The Washington Post's series on Dick Cheney's accretion of power and mania for secrecy is one such example. Today's episode focuses on how Cheney's office was instrumental in creating the rules governing the treatment of detainees captured in Afghanistan and Iraq and, consequently, how Cheney must be held responsible for the enormous moral and public relations disaster that ensued:

The vice president's lawyer advocated what was considered the memo's most radical claim: that the president may authorize any interrogation method, even if it crosses the line of torture. U.S. and treaty laws forbidding any person to "commit torture," that passage stated, "do not apply" to the commander in chief, because Congress "may no more regulate the President's ability to detain and interrogate enemy combatants than it may regulate his ability to direct troop movements on the battlefield."

This is also right:

"The only person in Washington who cares less about his public image than David Addington [Cheney's lawyer] is Dick Cheney," said a former White House ally. "What both of them miss is that ..... in times of war, a prerequisite for success is people having confidence in their leadership. This is the great failure of the administration -- a complete and total indifference to public opinion."

May 28, 2007

Geneva conventions?
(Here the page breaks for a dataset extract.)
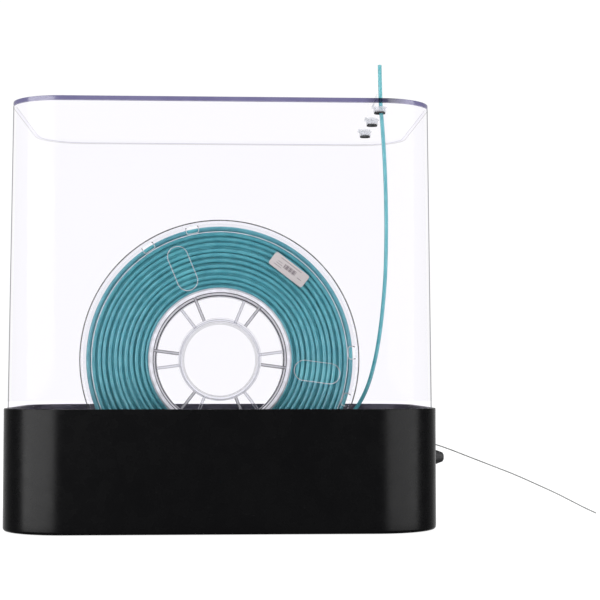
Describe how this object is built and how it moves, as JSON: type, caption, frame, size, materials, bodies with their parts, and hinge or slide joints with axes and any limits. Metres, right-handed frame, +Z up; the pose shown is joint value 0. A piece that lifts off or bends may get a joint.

The US Constitution?

A commenter (who is, I think, from the UK not the US) is disheartened by the "nonsense" I wrote about Mr Cheney's West Point speech and asks:

Why should non-citizens who have taken up arms against the US be protected by its constitution? Why should non-state actors be protected by a treaty that regulates the treatment of soldiers in conflicts between states?

But this isn't actually very difficult. Because it's the right thing to do. Because to deny these protections to the enemy is to demean and shame ourselves. Simple stuff really.